# Tax on Horse Sales



## jenniek (Mar 9, 2015)

Doing some research on East Coast horses and would like to know what states on the East Coast charge tax on the sale of horses?
Any help you can give me would be greatly appreciated!


----------



## SueNH (Nov 7, 2011)

If the state has a sales tax and you go to a commercial sales barn you are going to get charged a sales tax. Private sales you probably won't because who'd know.


----------



## Tazmanian Devil (Oct 11, 2008)

jenniek said:


> Doing some research on East Coast horses and would like to know what states on the East Coast charge tax on the sale of horses?
> Any help you can give me would be greatly appreciated!



What a great question. Although one would think sales tax is applicable, AG rules can be very different I found the following clip from a publication entitled "Sales and Use Tax Answer Book (2009)."

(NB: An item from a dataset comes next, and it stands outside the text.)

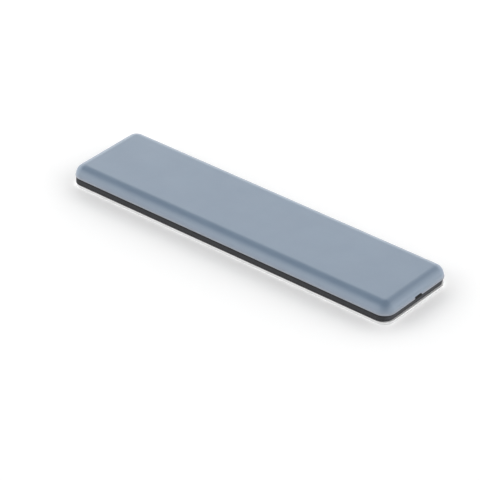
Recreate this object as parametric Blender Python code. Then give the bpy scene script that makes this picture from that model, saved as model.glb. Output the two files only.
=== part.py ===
"""Self-adhesive furniture glide pad, lying glide face up on its release liner.

A hard, slippery cap is moulded over a soft rubber core. Under the core a double-sided
foam tape is bonded, and the tape's open side is covered by a release liner until the
pad is stuck under a furniture foot.

Metres, +Z up, +X along the pad. The origin is the middle of the liner's underside.
"""
import bmesh
import bpy
from mathutils import Vector

# Plan of the pad, at the cap's rim.
PAD_LENGTH = 0.100
PAD_WIDTH = 0.025
CORNER_RADIUS = 0.0032

# Heights of the layers, from the liner up.
LINER_THICKNESS = 0.00014
COAT_THICKNESS = 0.00006
FOAM_THICKNESS = 0.00044
BAND_HEIGHT = 0.00188
CAP_HEIGHT = 0.00302

# The cap: a thin shell with a round shoulder and a small lip all round its rim.
CAP_WALL = 0.0010
SHOULDER_RADIUS = 0.0027
LIP_REACH = 0.00014
LIP_HEIGHT = 0.00024

# The mark of the moulding gate: a low arch in the rim, in the middle of one short end.
GATE_WIDTH = 0.0028
GATE_HEIGHT = 0.00050
GATE_SHOULDER = 0.00042

# How far the edges of the band and of the tape stand back from the rim's lip, and how far the
# band's foot leans in at the end with the gate mark.
BAND_INSET = 0.00012
TAPE_INSET = 0.00012
GATE_END_LEAN = 0.00045

# Clearances between pieces that are bonded face to face.
LAYER_GAP = 0.00002
RECESS_GAP = 0.00003

# Pieces that a Boolean joins overlap by this much, and cutters overshoot by it.
OVERLAP = 0.0004

CORNER_STEPS = 8
SHOULDER_STEPS = 7
GATE_STEPS = 4
SMOOTH_ANGLE = 0.6
SAME_HEIGHT = 1e-6

MATERIALS = {
    "glide_cap": ((0.235, 0.300, 0.372, 1.0), 0.34),
    "cushion_core": ((0.030, 0.032, 0.037, 1.0), 0.72),
    "upper_adhesive": ((0.78, 0.77, 0.70, 1.0), 0.35),
    "foam_tape": ((0.86, 0.87, 0.88, 1.0), 0.80),
    "lower_adhesive": ((0.78, 0.77, 0.70, 1.0), 0.35),
    "release_liner": ((0.80, 0.81, 0.82, 1.0), 0.50),
}


def clear_scene():
    for old in list(bpy.data.objects):
        bpy.data.objects.remove(old, do_unlink=True)


def new_collection(name, hidden=False):
    collection = bpy.data.collections.new(name)
    collection.hide_render = hidden
    bpy.context.scene.collection.children.link(collection)
    return collection


def block_mesh(name, low, high):
    """A box between two corners."""
    low, high = Vector(low), Vector(high)
    mesh = bpy.data.meshes.new(name)
    bm = bmesh.new()
    bmesh.ops.create_cube(bm, size=1.0)
    bmesh.ops.scale(bm, vec=high - low, verts=bm.verts)
    bmesh.ops.translate(bm, vec=(low + high) / 2, verts=bm.verts)
    bm.to_mesh(mesh)
    bm.free()
    return mesh


def round_edges(mesh, wanted, radius, steps):
    """Rounds the edges that wanted picks from their two ends."""
    bm = bmesh.new()
    bm.from_mesh(mesh)
    edges = [edge for edge in bm.edges if wanted(edge.verts[0].co, edge.verts[1].co)]
    bmesh.ops.bevel(
        bm,
        geom=edges,
        offset=radius,
        offset_type="OFFSET",
        segments=steps,
        profile=0.5,
        affect="EDGES",
        clamp_overlap=True,
        material=-1,
    )
    bm.to_mesh(mesh)
    bm.free()


def slab_mesh(name, inset, height, shoulder=0.0, steps=SHOULDER_STEPS):
    """A slab of the pad's plan, drawn in by inset all round, that stands on z = 0."""
    half_length = PAD_LENGTH / 2 - inset
    half_width = PAD_WIDTH / 2 - inset
    mesh = block_mesh(name, (-half_length, -half_width, 0.0), (half_length, half_width, height))

    def at_corner(a, b):
        return abs(a.z - b.z) > SAME_HEIGHT

    def at_top(a, b):
        return min(a.z, b.z) > height - SAME_HEIGHT

    round_edges(mesh, at_corner, CORNER_RADIUS - inset, CORNER_STEPS)
    if shoulder:
        round_edges(mesh, at_top, shoulder, steps)
    return mesh


def lean_foot(mesh, lean):
    """Draws the foot of a slab in by lean at the end with the gate mark."""
    back = min(vert.co.x for vert in mesh.vertices)
    front = max(vert.co.x for vert in mesh.vertices)
    for vert in mesh.vertices:
        if vert.co.z < SAME_HEIGHT:
            vert.co.x -= lean * (vert.co.x - back) / (front - back)


def gate_mesh(name, inner_x, outer_x, gap):
    """A low arch along X whose middle line lies on z = 0, where the cap's rim is."""
    half_width = GATE_WIDTH / 2 - gap
    top = GATE_HEIGHT - gap
    mesh = block_mesh(name, (inner_x, -half_width, -OVERLAP), (outer_x, half_width, top))

    def at_shoulder(a, b):
        along_x = abs(a.y - b.y) < SAME_HEIGHT
        return along_x and min(a.z, b.z) > top - SAME_HEIGHT

    round_edges(mesh, at_shoulder, GATE_SHOULDER - gap, GATE_STEPS)
    return mesh


def add_object(name, mesh, collection, height):
    thing = bpy.data.objects.new(name, mesh)
    thing.location.z = height
    collection.objects.link(thing)
    return thing


def combine(thing, operation, name, mesh, height):
    """Joins a hidden tool to a piece, or cuts it out of the piece."""
    tool = add_object(name, mesh, tools, height)
    tool.hide_render = True
    tool.display_type = "WIRE"
    boolean = thing.modifiers.new(name, "BOOLEAN")
    boolean.object = tool
    boolean.operation = operation
    boolean.solver = "EXACT"


def add_piece(name, mesh, height):
    """A piece of the pad, with its own material and its round parts shaded smooth."""
    piece = add_object(name, mesh, parts, height)
    colour, roughness = MATERIALS[name]
    material = bpy.data.materials.new(name)
    material.use_nodes = True
    shader = material.node_tree.nodes["Principled BSDF"]
    shader.inputs["Base Color"].default_value = colour
    shader.inputs["Roughness"].default_value = roughness
    shader.inputs["Metallic"].default_value = 0.0
    piece.data.materials.append(material)
    piece.data.shade_smooth()
    piece.data.set_sharp_from_angle(angle=SMOOTH_ANGLE)
    return piece


def add_layer(name, thickness, height):
    """A flat layer of the tape. Returns it and the height at which the next one starts."""
    piece = add_piece(name, slab_mesh(name, TAPE_INSET, thickness), height)
    return piece, height + thickness + LAYER_GAP


def add_core(height):
    """The rubber core: a band that shows, and a raised filling that fits in the cap."""
    band = slab_mesh("band", BAND_INSET, BAND_HEIGHT)
    lean_foot(band, GATE_END_LEAN)
    core = add_piece("cushion_core", band, height)
    rim = height + BAND_HEIGHT + LAYER_GAP
    filling = slab_mesh(
        "filling",
        LIP_REACH + CAP_WALL + RECESS_GAP,
        OVERLAP + CAP_HEIGHT - CAP_WALL - RECESS_GAP,
        SHOULDER_RADIUS - CAP_WALL - RECESS_GAP,
    )
    combine(core, "UNION", "core_filling", filling, rim - OVERLAP)
    plug_end = PAD_LENGTH / 2 - BAND_INSET - LAYER_GAP
    plug = gate_mesh("plug", plug_end - 2 * CAP_WALL, plug_end, RECESS_GAP)
    combine(core, "UNION", "core_gate_plug", plug, rim)
    return core, rim


def add_cap(height):
    """The hard cap: a shell over the core, with a lip at its rim and the gate's arch."""
    shell = slab_mesh("shell", LIP_REACH, CAP_HEIGHT, SHOULDER_RADIUS)
    cap = add_piece("glide_cap", shell, height)
    lip = slab_mesh("lip", 0.0, LIP_HEIGHT, LIP_REACH, steps=2)
    combine(cap, "UNION", "cap_lip", lip, height)
    recess = slab_mesh(
        "recess",
        LIP_REACH + CAP_WALL,
        OVERLAP + CAP_HEIGHT - CAP_WALL,
        SHOULDER_RADIUS - CAP_WALL,
    )
    combine(cap, "DIFFERENCE", "cap_recess", recess, height - OVERLAP)
    arch_start = PAD_LENGTH / 2 - LIP_REACH - 2 * CAP_WALL
    arch = gate_mesh("arch", arch_start, PAD_LENGTH / 2 + OVERLAP, 0.0)
    combine(cap, "DIFFERENCE", "cap_gate_arch", arch, height)
    return cap


clear_scene()
parts = new_collection("furniture_glide_pad")
tools = new_collection("furniture_glide_pad_tools", hidden=True)

liner, liner_top = add_layer("release_liner", LINER_THICKNESS, 0.0)
lower_coat, coat_top = add_layer("lower_adhesive", COAT_THICKNESS, liner_top)
foam, foam_top = add_layer("foam_tape", FOAM_THICKNESS, coat_top)
upper_coat, core_bottom = add_layer("upper_adhesive", COAT_THICKNESS, foam_top)
core, cap_bottom = add_core(core_bottom)
cap = add_cap(cap_bottom)
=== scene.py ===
"""Looks of a self-adhesive furniture glide pad, lying glide face up on its release liner."""
import math

import bmesh
import bpy
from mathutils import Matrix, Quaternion, Vector, noise


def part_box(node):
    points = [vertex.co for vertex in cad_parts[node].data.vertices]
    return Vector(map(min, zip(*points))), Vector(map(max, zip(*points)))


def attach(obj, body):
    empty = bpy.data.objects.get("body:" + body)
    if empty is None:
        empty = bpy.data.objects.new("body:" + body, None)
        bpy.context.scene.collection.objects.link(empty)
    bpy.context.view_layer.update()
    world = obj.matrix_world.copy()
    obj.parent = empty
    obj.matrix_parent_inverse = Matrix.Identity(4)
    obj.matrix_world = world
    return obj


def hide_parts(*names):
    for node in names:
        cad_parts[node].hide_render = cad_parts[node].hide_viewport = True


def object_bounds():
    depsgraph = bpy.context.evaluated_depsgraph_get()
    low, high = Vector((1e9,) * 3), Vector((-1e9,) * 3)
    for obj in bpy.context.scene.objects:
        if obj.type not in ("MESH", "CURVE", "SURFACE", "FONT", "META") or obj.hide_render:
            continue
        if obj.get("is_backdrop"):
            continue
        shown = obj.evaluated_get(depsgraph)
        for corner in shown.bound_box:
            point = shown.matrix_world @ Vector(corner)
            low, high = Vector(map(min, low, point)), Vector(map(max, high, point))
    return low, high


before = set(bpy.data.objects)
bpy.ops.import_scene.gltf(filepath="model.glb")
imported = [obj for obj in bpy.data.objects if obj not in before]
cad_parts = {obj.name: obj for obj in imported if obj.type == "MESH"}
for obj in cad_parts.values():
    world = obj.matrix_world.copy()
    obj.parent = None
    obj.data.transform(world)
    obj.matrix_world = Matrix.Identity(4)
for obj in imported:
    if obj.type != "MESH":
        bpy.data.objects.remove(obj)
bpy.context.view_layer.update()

MM = 0.001

# Sizes of the moulded cap, of its gate's arch and of the clearances, as the model has them.
CORNER_RADIUS = 3.2 * MM
SHOULDER_RADIUS = 2.7 * MM
CAP_WALL = 1.0 * MM
LIP_REACH = 0.14 * MM
LIP_HEIGHT = 0.24 * MM
RECESS_GAP = 0.03 * MM
LAYER_GAP = 0.02 * MM
GATE_WIDTH = 2.8 * MM
GATE_HEIGHT = 0.50 * MM
GATE_SHOULDER = 0.42 * MM
GATE_DEPTH = 2 * CAP_WALL
GATE_END_LEAN = 0.45 * MM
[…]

From everything I can find, NY still collects sales tax on the sale of horses. If you really want your head to swim, check out this document from NYS:

http://www.tax.ny.gov/pdf/memos/sales/m80_12s.pdf


It details some pretty complicated scenarios. If you buy a horse out of state and bring him back, you still owe "use" tax. How much depends on where you live and where you use the horse.


----------



## DomiStLaurent (Aug 20, 2012)

I'm located in NJ and purchased my horse from the auction, I didn't have to pay any sales tax but I did have to pay a fee to transfer papers into my name and such.


----------



## NorthernMama (Mar 12, 2008)

Why don't you just call a commercial seller in the states you are looking at and ask them?

In Canada, the sales tax laws are based on the product, the location of the seller's offices, and the location that the product is delivered to.


----------